▶ **Requirements**: Your task is to quote, unchanged, only the lines from the one with "spring steel body" through the one with "bpy.data.objects.remove(obj)", both ends included.

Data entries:

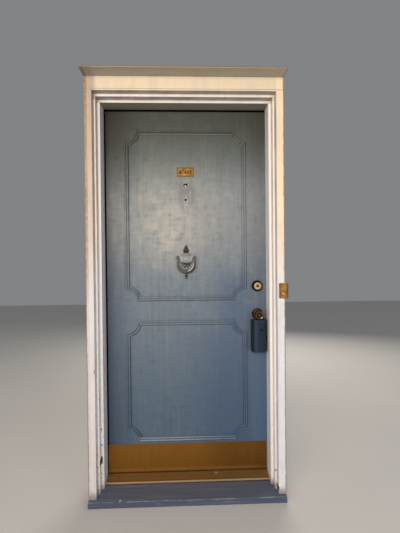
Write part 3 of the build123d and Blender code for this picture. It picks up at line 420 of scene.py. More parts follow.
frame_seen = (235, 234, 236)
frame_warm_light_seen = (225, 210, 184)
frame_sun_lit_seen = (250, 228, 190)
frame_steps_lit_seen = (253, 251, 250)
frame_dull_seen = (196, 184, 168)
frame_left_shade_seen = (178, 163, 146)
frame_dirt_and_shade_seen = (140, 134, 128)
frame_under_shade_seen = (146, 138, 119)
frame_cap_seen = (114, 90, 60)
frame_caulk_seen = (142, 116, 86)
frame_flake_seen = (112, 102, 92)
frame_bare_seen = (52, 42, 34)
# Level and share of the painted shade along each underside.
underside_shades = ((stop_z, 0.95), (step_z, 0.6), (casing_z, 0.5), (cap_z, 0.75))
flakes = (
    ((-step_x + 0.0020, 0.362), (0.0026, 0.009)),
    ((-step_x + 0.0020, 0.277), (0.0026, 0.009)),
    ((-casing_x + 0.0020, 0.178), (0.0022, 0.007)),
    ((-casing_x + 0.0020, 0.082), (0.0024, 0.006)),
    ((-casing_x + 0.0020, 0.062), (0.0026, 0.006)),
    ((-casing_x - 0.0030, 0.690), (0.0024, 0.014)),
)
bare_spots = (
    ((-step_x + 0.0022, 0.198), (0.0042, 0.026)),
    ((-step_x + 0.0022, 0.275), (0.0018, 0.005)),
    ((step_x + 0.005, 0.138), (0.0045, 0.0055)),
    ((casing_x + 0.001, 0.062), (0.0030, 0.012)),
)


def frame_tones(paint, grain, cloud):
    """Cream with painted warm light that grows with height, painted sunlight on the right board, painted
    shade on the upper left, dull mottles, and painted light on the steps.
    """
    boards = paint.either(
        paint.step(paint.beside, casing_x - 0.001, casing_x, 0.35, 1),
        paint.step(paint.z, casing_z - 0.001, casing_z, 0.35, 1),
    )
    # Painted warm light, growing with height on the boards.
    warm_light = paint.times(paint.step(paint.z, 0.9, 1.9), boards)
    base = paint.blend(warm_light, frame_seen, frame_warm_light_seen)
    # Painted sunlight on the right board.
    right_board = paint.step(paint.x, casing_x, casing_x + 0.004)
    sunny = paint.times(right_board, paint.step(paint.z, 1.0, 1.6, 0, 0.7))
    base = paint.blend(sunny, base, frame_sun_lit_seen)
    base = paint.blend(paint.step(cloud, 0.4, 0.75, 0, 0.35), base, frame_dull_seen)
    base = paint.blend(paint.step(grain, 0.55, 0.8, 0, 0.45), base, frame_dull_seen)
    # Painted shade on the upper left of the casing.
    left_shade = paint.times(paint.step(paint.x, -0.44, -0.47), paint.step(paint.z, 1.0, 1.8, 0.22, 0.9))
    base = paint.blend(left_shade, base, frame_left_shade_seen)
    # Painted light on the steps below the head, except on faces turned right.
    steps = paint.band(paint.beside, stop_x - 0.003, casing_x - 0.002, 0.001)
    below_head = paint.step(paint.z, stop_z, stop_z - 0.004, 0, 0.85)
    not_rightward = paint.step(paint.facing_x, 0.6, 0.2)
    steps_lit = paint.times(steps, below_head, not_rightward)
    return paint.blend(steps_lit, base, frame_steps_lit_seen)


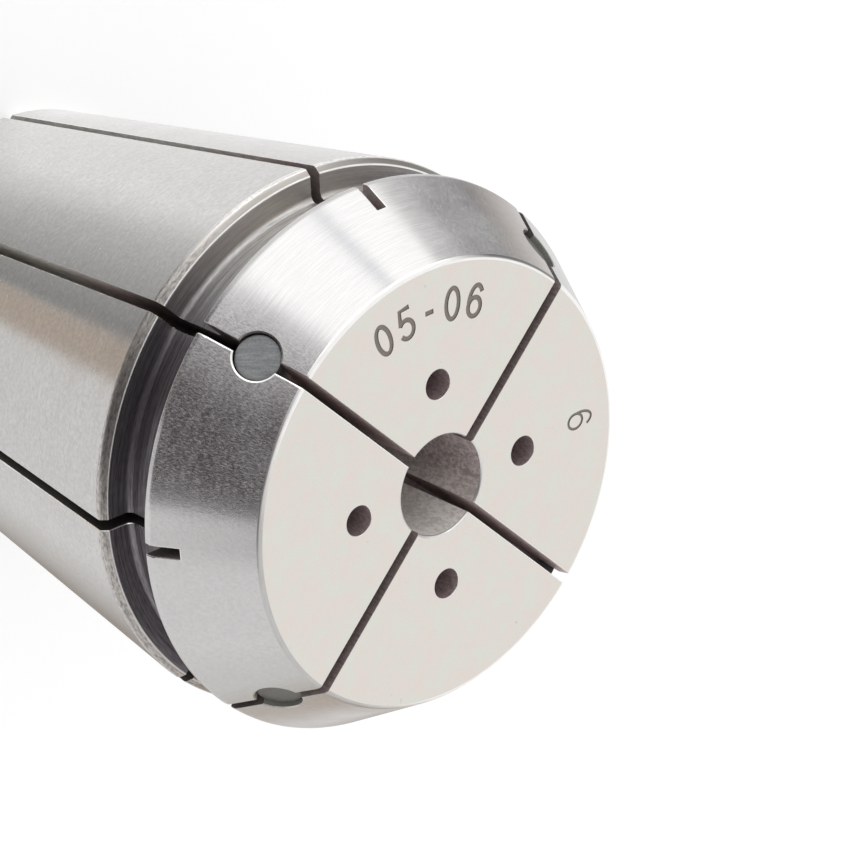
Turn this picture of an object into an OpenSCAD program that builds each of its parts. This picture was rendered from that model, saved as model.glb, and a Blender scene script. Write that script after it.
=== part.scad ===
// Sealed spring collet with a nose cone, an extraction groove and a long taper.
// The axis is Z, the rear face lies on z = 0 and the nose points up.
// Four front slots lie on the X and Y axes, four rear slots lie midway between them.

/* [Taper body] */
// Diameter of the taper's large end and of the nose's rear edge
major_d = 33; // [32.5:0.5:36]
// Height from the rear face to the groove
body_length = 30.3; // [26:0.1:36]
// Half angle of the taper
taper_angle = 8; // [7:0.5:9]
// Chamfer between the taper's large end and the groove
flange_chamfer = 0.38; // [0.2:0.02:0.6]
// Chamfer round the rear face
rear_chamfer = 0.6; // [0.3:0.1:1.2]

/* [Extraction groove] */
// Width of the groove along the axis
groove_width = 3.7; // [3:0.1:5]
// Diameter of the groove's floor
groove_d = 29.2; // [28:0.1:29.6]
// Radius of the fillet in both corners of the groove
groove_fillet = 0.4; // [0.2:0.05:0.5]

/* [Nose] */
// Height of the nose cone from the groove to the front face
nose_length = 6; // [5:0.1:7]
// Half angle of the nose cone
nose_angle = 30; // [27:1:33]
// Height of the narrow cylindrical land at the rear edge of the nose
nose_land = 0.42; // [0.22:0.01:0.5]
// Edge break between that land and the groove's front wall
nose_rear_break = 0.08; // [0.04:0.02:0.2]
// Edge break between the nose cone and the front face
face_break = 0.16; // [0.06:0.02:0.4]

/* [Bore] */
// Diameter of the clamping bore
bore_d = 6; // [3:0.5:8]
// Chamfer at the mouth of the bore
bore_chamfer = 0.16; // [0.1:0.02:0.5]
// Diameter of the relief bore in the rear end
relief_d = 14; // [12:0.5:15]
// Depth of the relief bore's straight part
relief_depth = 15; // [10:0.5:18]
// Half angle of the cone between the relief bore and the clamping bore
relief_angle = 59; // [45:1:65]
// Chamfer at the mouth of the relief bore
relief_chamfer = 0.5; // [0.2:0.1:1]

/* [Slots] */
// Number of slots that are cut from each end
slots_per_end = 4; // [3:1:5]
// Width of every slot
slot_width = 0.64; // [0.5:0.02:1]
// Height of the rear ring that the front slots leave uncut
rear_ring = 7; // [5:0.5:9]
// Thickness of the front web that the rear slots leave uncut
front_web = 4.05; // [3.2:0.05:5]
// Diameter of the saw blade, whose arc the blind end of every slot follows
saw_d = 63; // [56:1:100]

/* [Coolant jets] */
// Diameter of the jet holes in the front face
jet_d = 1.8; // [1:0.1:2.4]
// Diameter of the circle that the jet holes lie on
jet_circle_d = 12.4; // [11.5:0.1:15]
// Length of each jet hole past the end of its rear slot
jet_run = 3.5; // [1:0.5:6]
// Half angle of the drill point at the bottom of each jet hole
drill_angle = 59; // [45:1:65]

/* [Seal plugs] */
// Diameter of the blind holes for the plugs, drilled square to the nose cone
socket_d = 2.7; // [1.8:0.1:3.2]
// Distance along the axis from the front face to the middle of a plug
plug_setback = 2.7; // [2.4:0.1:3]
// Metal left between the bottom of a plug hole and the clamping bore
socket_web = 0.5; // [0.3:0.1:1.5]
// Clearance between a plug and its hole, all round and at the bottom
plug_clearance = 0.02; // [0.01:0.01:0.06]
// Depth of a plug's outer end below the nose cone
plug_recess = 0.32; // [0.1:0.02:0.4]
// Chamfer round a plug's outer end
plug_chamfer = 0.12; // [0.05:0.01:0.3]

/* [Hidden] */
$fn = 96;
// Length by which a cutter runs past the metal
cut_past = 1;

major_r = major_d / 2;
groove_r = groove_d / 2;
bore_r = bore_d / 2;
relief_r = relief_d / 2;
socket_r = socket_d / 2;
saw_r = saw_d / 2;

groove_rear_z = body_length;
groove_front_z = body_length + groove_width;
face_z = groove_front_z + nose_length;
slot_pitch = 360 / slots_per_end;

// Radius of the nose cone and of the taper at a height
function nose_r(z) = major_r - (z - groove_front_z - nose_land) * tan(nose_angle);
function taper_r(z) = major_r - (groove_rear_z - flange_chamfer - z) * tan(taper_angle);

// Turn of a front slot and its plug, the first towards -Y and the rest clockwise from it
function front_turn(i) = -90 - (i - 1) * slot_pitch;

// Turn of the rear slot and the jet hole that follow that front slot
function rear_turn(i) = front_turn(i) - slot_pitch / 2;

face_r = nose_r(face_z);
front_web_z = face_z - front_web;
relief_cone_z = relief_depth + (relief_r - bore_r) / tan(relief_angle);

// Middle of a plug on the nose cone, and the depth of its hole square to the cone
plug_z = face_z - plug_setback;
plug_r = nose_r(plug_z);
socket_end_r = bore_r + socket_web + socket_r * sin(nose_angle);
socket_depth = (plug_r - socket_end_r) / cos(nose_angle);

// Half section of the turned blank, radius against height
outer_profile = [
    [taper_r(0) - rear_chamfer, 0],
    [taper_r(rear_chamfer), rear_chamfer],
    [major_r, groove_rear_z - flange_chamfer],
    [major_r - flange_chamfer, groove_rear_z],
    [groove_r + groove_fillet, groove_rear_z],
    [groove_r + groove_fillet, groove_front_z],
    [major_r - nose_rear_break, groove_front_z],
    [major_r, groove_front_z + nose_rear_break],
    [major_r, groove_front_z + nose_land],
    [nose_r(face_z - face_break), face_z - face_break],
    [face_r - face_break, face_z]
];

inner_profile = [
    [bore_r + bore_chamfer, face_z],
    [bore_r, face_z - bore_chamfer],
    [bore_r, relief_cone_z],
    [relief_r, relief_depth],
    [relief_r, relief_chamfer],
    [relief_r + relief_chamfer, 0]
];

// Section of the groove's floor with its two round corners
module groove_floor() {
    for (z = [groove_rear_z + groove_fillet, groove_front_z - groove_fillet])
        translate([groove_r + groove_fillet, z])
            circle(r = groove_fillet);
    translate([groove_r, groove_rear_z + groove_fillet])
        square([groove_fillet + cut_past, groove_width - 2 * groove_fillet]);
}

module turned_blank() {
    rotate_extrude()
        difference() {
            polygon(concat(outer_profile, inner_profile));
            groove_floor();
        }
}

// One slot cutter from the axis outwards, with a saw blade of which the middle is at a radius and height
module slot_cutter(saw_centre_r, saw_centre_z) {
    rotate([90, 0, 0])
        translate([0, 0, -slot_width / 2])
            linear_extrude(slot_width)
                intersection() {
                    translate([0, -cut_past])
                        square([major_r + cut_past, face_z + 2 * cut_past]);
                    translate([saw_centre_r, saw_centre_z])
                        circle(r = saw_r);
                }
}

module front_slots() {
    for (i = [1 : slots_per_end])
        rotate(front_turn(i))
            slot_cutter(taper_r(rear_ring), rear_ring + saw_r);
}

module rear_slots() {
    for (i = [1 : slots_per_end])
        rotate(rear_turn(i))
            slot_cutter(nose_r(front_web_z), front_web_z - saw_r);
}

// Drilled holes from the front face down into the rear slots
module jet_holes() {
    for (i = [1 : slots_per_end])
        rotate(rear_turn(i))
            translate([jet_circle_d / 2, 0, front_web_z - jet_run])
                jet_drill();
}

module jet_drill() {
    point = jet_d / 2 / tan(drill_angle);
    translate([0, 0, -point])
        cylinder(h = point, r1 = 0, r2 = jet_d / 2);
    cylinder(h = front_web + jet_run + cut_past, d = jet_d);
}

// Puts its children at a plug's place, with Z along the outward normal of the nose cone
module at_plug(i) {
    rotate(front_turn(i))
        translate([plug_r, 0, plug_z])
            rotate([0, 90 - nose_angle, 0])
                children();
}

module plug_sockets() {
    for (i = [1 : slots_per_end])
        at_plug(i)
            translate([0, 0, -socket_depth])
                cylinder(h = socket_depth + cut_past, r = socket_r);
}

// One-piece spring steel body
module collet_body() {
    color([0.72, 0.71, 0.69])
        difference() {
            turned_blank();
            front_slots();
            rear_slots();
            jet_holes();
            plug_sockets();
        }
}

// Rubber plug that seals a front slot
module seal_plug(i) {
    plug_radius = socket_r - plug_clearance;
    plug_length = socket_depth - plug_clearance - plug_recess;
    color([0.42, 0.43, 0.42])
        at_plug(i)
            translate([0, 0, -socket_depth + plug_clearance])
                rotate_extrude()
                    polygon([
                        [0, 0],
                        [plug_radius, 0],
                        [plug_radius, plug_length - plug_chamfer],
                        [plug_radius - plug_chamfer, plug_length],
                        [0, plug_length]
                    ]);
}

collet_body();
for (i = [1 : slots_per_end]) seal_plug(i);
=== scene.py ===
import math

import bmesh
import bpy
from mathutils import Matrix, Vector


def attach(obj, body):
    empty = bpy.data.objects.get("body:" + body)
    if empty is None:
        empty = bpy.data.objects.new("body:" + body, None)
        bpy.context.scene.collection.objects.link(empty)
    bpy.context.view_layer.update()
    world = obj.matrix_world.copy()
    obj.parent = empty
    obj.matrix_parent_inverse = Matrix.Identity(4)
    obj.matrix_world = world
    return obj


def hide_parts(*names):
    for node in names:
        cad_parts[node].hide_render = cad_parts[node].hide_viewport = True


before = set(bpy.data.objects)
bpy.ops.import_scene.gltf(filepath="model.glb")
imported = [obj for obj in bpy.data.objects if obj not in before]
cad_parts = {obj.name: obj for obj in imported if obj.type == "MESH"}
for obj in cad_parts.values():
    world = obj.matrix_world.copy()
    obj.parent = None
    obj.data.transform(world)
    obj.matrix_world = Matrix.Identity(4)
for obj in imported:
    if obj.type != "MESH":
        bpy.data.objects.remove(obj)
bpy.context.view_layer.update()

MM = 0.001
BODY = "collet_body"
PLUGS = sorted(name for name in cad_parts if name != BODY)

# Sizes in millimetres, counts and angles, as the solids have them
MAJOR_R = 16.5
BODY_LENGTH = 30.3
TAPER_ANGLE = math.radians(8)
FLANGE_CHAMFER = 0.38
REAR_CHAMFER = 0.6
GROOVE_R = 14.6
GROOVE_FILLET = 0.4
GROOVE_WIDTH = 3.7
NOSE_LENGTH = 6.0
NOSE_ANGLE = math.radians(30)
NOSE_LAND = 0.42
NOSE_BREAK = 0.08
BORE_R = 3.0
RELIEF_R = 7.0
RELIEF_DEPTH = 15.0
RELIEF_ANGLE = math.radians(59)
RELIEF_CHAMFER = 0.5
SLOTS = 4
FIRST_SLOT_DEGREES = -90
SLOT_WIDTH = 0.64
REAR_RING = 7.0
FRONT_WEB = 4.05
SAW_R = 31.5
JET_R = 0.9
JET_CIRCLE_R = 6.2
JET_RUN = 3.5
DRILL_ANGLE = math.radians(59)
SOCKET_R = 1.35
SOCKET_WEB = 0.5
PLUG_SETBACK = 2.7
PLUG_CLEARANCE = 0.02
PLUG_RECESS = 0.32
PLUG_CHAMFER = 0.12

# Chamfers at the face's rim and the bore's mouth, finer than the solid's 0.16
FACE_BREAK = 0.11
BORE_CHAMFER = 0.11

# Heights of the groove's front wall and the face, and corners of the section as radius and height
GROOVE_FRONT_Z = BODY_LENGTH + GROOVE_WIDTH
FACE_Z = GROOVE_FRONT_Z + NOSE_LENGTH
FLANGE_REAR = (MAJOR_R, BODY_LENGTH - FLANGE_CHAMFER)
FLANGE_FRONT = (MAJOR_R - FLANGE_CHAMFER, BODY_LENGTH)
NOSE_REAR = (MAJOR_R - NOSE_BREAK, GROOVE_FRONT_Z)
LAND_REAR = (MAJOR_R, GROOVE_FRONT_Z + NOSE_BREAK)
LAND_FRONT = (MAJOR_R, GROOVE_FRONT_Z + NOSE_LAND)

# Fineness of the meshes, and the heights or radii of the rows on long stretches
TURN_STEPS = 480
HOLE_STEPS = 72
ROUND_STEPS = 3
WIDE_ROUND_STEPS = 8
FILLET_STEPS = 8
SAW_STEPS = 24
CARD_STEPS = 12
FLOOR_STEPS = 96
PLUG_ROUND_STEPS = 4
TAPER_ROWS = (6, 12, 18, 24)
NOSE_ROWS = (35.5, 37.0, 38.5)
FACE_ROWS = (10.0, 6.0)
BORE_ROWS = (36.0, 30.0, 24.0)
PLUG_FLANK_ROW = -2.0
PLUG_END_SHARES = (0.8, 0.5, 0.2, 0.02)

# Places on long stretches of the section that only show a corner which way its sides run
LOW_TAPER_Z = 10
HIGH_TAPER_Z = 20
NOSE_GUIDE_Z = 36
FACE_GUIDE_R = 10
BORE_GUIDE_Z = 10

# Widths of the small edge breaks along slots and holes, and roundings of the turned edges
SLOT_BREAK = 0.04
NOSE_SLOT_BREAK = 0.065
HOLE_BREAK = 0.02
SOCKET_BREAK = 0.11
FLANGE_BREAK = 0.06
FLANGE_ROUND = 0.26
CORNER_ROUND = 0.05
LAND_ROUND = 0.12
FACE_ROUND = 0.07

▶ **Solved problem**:
// One-piece spring steel body
module collet_body() {
    color([0.72, 0.71, 0.69])
        difference() {
            turned_blank();
            front_slots();
            rear_slots();
            jet_holes();
            plug_sockets();
        }
}

// Rubber plug that seals a front slot
module seal_plug(i) {
    plug_radius = socket_r - plug_clearance;
    plug_length = socket_depth - plug_clearance - plug_recess;
    color([0.42, 0.43, 0.42])
        at_plug(i)
            translate([0, 0, -socket_depth + plug_clearance])
                rotate_extrude()
                    polygon([
                        [0, 0],
                        [plug_radius, 0],
                        [plug_radius, plug_length - plug_chamfer],
                        [plug_radius - plug_chamfer, plug_length],
                        [0, plug_length]
                    ]);
}

collet_body();
for (i = [1 : slots_per_end]) seal_plug(i);
=== scene.py ===
import math

import bmesh
import bpy
from mathutils import Matrix, Vector


def attach(obj, body):
    empty = bpy.data.objects.get("body:" + body)
    if empty is None:
        empty = bpy.data.objects.new("body:" + body, None)
        bpy.context.scene.collection.objects.link(empty)
    bpy.context.view_layer.update()
    world = obj.matrix_world.copy()
    obj.parent = empty
    obj.matrix_parent_inverse = Matrix.Identity(4)
    obj.matrix_world = world
    return obj


def hide_parts(*names):
    for node in names:
        cad_parts[node].hide_render = cad_parts[node].hide_viewport = True


before = set(bpy.data.objects)
bpy.ops.import_scene.gltf(filepath="model.glb")
imported = [obj for obj in bpy.data.objects if obj not in before]
cad_parts = {obj.name: obj for obj in imported if obj.type == "MESH"}
for obj in cad_parts.values():
    world = obj.matrix_world.copy()
    obj.parent = None
    obj.data.transform(world)
    obj.matrix_world = Matrix.Identity(4)
for obj in imported:
    if obj.type != "MESH":
        bpy.data.objects.remove(obj)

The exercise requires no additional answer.